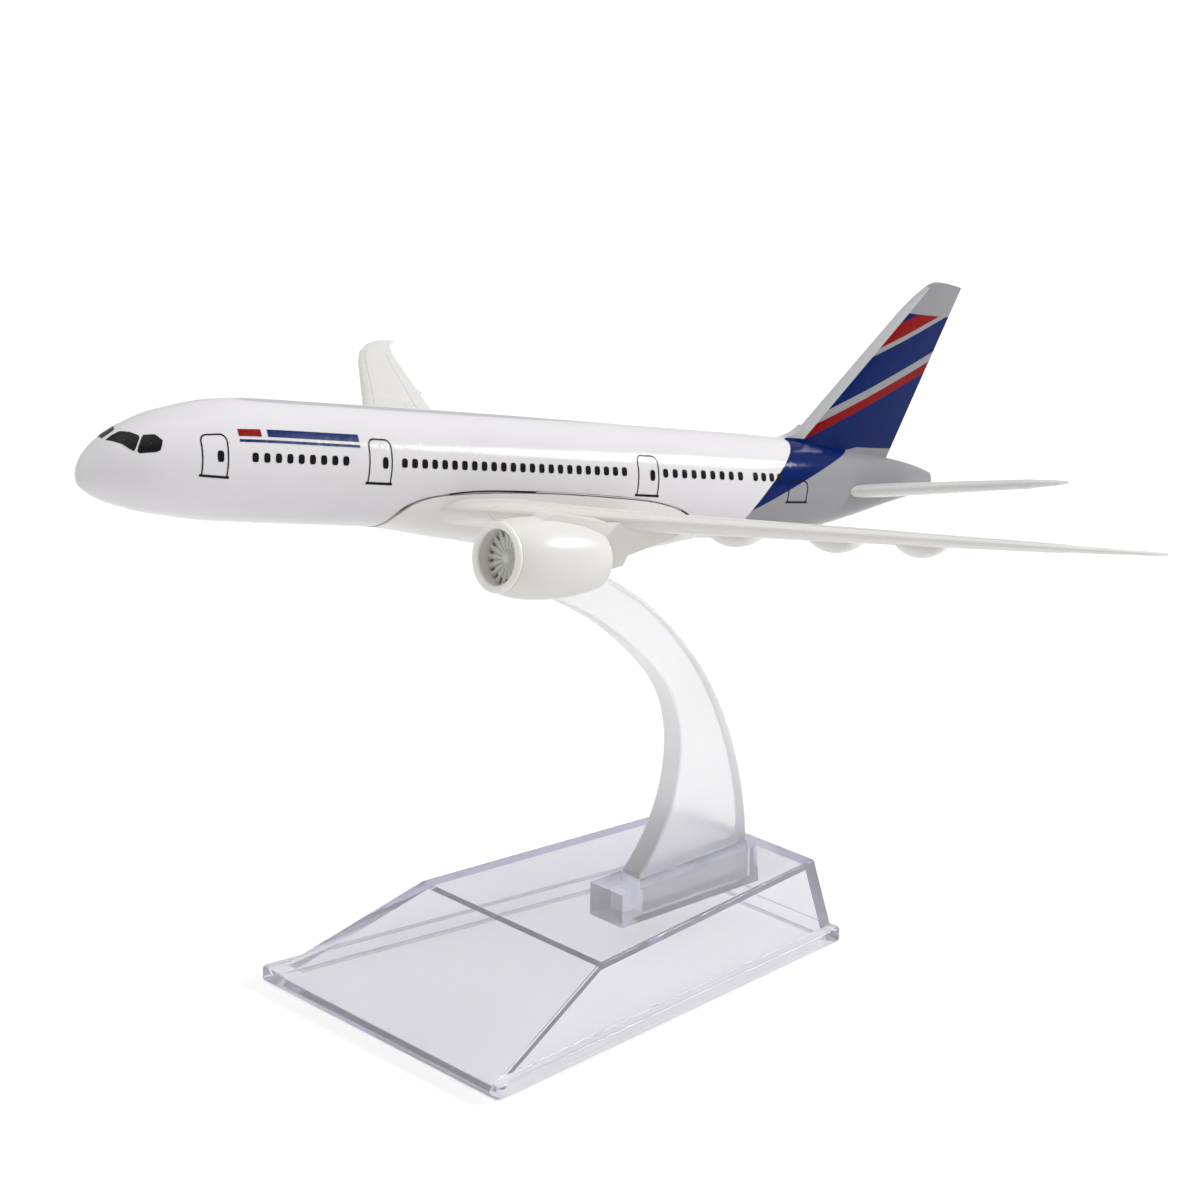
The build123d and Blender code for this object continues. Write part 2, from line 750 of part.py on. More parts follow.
pieces = {
    "base_shell": base_shell,
    "display_arm": display_arm,
    "fuselage": fuselage,
    "wing_cradle": wing_cradle,
    "cradle_screws": cradle_screws,
}
for hand, side in (("left", -1), ("right", 1)):
    pieces["tailplane_" + hand] = tailplane(side)
    pieces["nacelle_" + hand] = nacelle(side)
    pieces["inlet_ring_" + hand] = inlet_ring(side)
    pieces["fan_" + hand] = fan(side)
    pieces["exhaust_plug_" + hand] = exhaust_plug(side)

os.makedirs("parts", exist_ok=True)
for name, piece in pieces.items():
    piece.part.label = name
    export_step(piece.part, "parts/" + name + ".step")
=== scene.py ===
import json
import math

import bpy
from mathutils import Matrix, Vector
from mathutils.bvhtree import BVHTree


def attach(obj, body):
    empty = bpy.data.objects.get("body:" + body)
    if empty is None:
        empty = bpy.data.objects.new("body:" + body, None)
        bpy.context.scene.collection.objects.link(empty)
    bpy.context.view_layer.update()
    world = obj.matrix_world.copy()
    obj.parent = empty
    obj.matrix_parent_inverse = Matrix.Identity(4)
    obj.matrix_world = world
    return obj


# Desktop airliner model on a clear stand. The frame is in metres; the aircraft's own frame, used for its
# details, is in millimetres: station behind the nose, y to the right, z above the fuselage's axis.

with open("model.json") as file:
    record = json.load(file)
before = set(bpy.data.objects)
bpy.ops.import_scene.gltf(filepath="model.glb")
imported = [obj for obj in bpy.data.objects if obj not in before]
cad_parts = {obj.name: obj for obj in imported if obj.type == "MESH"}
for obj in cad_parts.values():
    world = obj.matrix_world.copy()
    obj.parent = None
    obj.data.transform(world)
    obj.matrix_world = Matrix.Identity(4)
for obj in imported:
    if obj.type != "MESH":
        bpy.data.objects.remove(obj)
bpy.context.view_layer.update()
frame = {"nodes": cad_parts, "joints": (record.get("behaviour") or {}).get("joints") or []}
scene = bpy.context.scene
nodes = frame["nodes"]

MM = 0.001
HANG_STATION = 80.0  # station of the axis point that the aircraft's place is given by
HANG_POINT = Vector((-3.023, 0.0, 76.86)) * MM

lift = next(joint for joint in frame["joints"] if joint["name"] == "aircraft_lift")
UP = Vector(lift["axis"]).normalized()
AFT = Vector((UP.z, 0.0, -UP.x))
RIGHT = Vector((0.0, 1.0, 0.0))
PITCH = math.atan2(UP.x, UP.z)
NOSE_POINT = HANG_POINT - AFT * HANG_STATION * MM


def place(station, y, z):
    """Point of the aircraft's frame, in the row frame."""
    return NOSE_POINT + (AFT * station + RIGHT * y + UP * z) * MM


# ---- camera ------------------------------------------------------------------

LOOK_AT = Vector((32.06, 31.61, 46.91)) * MM
CAMERA_AZIMUTH = math.radians(-41.89)
CAMERA_ELEVATION = math.radians(17.08)
CAMERA_ROLL = math.radians(0.39)
CAMERA_DISTANCE = 519.2 * MM
SENSOR_WIDTH = 36.0
LENS_LENGTH = 98.66
CAMERA_SHIFT = (0.0108, -0.0160)
CLIP_START = 0.01


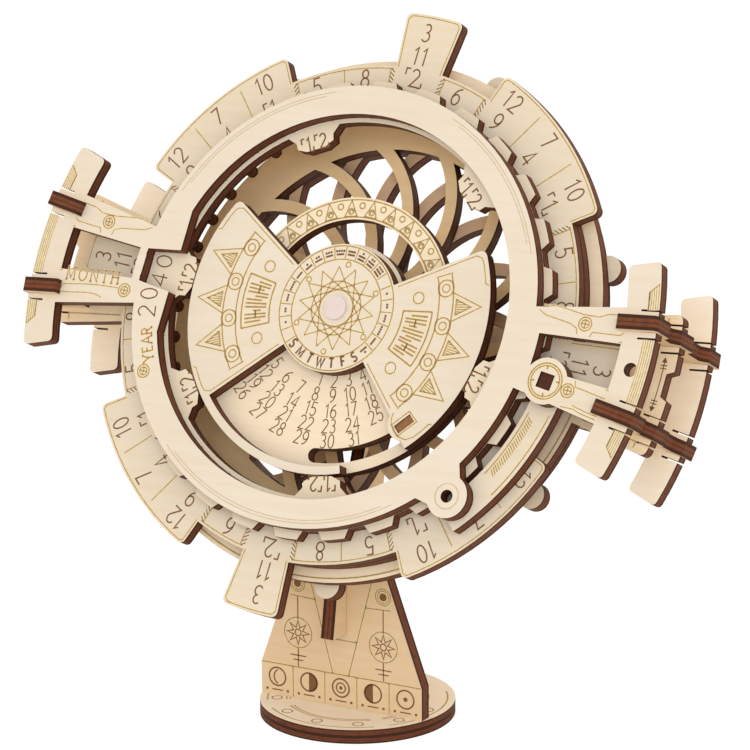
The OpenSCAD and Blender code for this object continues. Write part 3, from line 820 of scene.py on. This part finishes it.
══════════════════════════════
(DIRECTION)
Return all of the above records exactly, leaving no line out.

(RESPONSE BELOW)
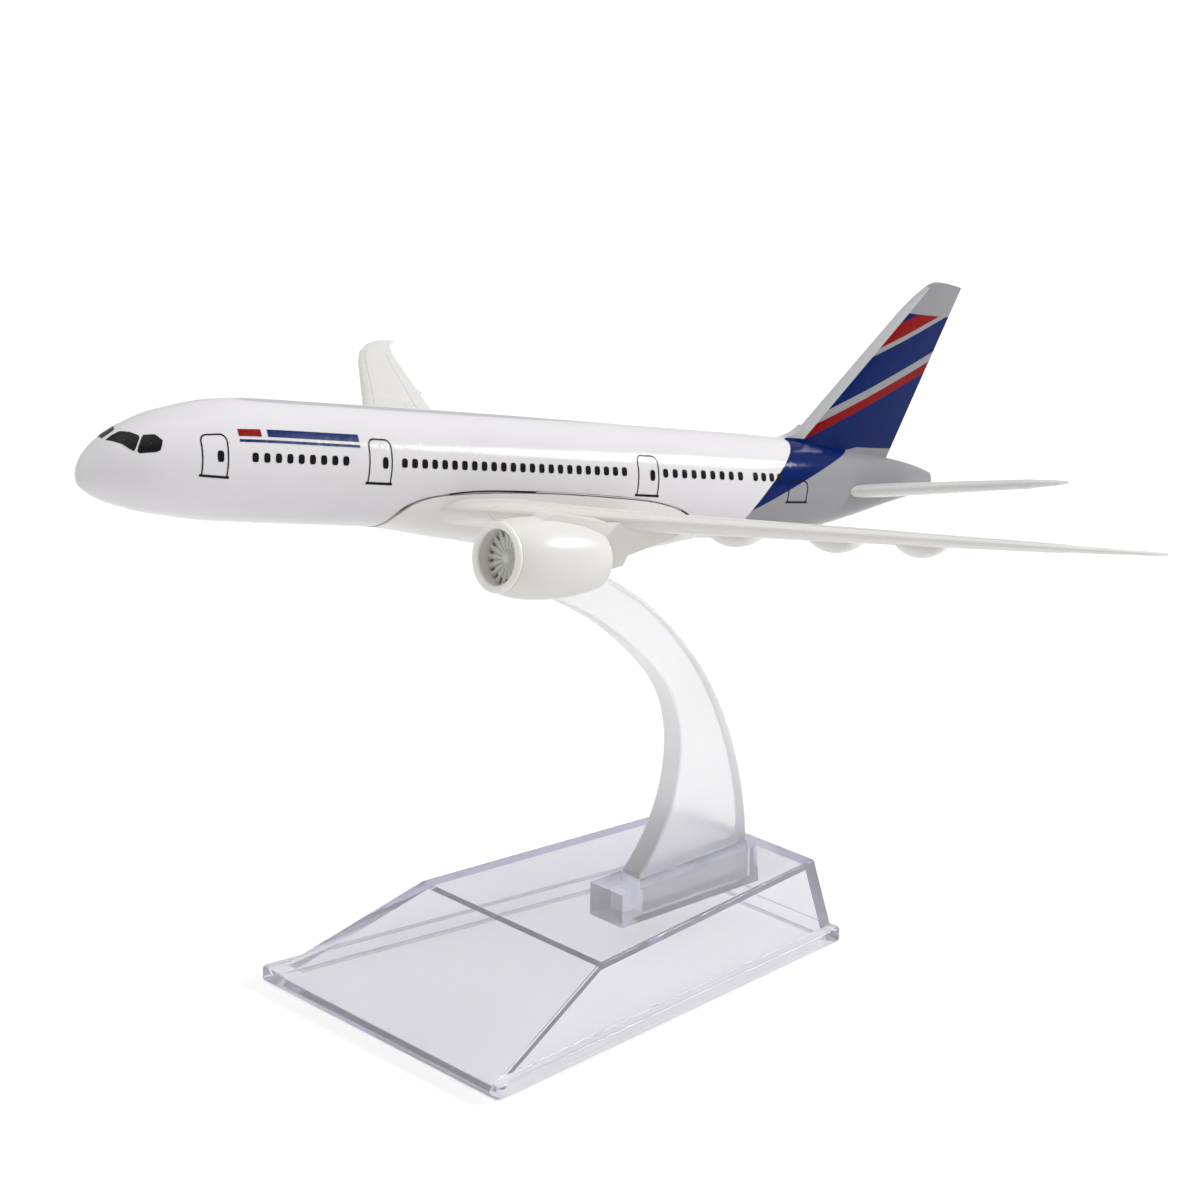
The build123d and Blender code for this object continues. Write part 2, from line 750 of part.py on. More parts follow.
pieces = {
    "base_shell": base_shell,
    "display_arm": display_arm,
    "fuselage": fuselage,
    "wing_cradle": wing_cradle,
    "cradle_screws": cradle_screws,
}
for hand, side in (("left", -1), ("right", 1)):
    pieces["tailplane_" + hand] = tailplane(side)
    pieces["nacelle_" + hand] = nacelle(side)
    pieces["inlet_ring_" + hand] = inlet_ring(side)
    pieces["fan_" + hand] = fan(side)
    pieces["exhaust_plug_" + hand] = exhaust_plug(side)

os.makedirs("parts", exist_ok=True)
for name, piece in pieces.items():
    piece.part.label = name
    export_step(piece.part, "parts/" + name + ".step")
=== scene.py ===
import json
import math

import bpy
from mathutils import Matrix, Vector
from mathutils.bvhtree import BVHTree


def attach(obj, body):
    empty = bpy.data.objects.get("body:" + body)
    if empty is None:
        empty = bpy.data.objects.new("body:" + body, None)
        bpy.context.scene.collection.objects.link(empty)
    bpy.context.view_layer.update()
    world = obj.matrix_world.copy()
    obj.parent = empty
    obj.matrix_parent_inverse = Matrix.Identity(4)
    obj.matrix_world = world
    return obj


# Desktop airliner model on a clear stand. The frame is in metres; the aircraft's own frame, used for its
# details, is in millimetres: station behind the nose, y to the right, z above the fuselage's axis.

with open("model.json") as file:
    record = json.load(file)
before = set(bpy.data.objects)
bpy.ops.import_scene.gltf(filepath="model.glb")
imported = [obj for obj in bpy.data.objects if obj not in before]
cad_parts = {obj.name: obj for obj in imported if obj.type == "MESH"}
for obj in cad_parts.values():
    world = obj.matrix_world.copy()
    obj.parent = None
    obj.data.transform(world)
    obj.matrix_world = Matrix.Identity(4)
for obj in imported:
    if obj.type != "MESH":
        bpy.data.objects.remove(obj)
bpy.context.view_layer.update()
frame = {"nodes": cad_parts, "joints": (record.get("behaviour") or {}).get("joints") or []}
scene = bpy.context.scene
nodes = frame["nodes"]

MM = 0.001
HANG_STATION = 80.0  # station of the axis point that the aircraft's place is given by
HANG_POINT = Vector((-3.023, 0.0, 76.86)) * MM

lift = next(joint for joint in frame["joints"] if joint["name"] == "aircraft_lift")
UP = Vector(lift["axis"]).normalized()
AFT = Vector((UP.z, 0.0, -UP.x))
RIGHT = Vector((0.0, 1.0, 0.0))
PITCH = math.atan2(UP.x, UP.z)
NOSE_POINT = HANG_POINT - AFT * HANG_STATION * MM


def place(station, y, z):
    """Point of the aircraft's frame, in the row frame."""
    return NOSE_POINT + (AFT * station + RIGHT * y + UP * z) * MM


# ---- camera ------------------------------------------------------------------

LOOK_AT = Vector((32.06, 31.61, 46.91)) * MM
CAMERA_AZIMUTH = math.radians(-41.89)
CAMERA_ELEVATION = math.radians(17.08)
CAMERA_ROLL = math.radians(0.39)
CAMERA_DISTANCE = 519.2 * MM
SENSOR_WIDTH = 36.0
LENS_LENGTH = 98.66
CAMERA_SHIFT = (0.0108, -0.0160)
CLIP_START = 0.01


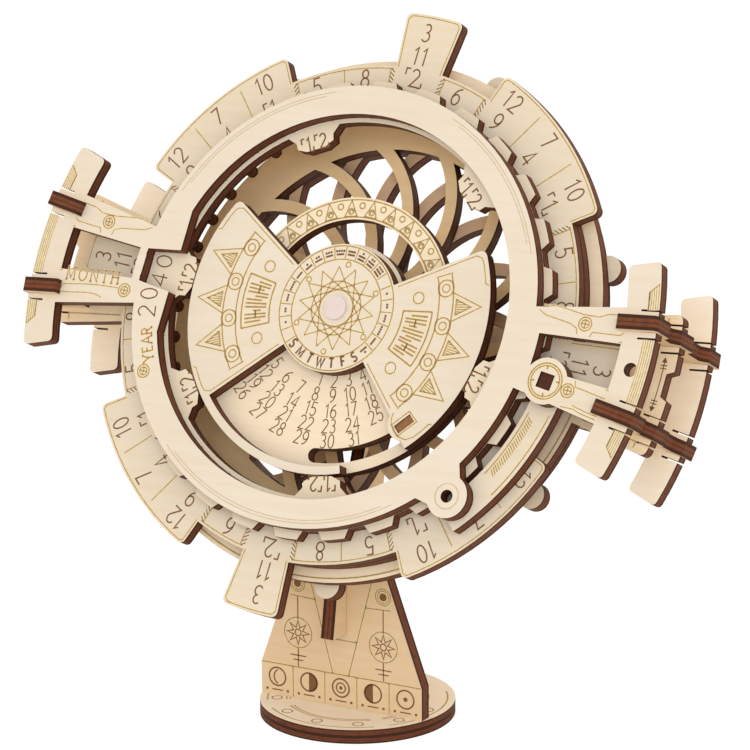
The OpenSCAD and Blender code for this object continues. Write part 3, from line 820 of scene.py on. This part finishes it.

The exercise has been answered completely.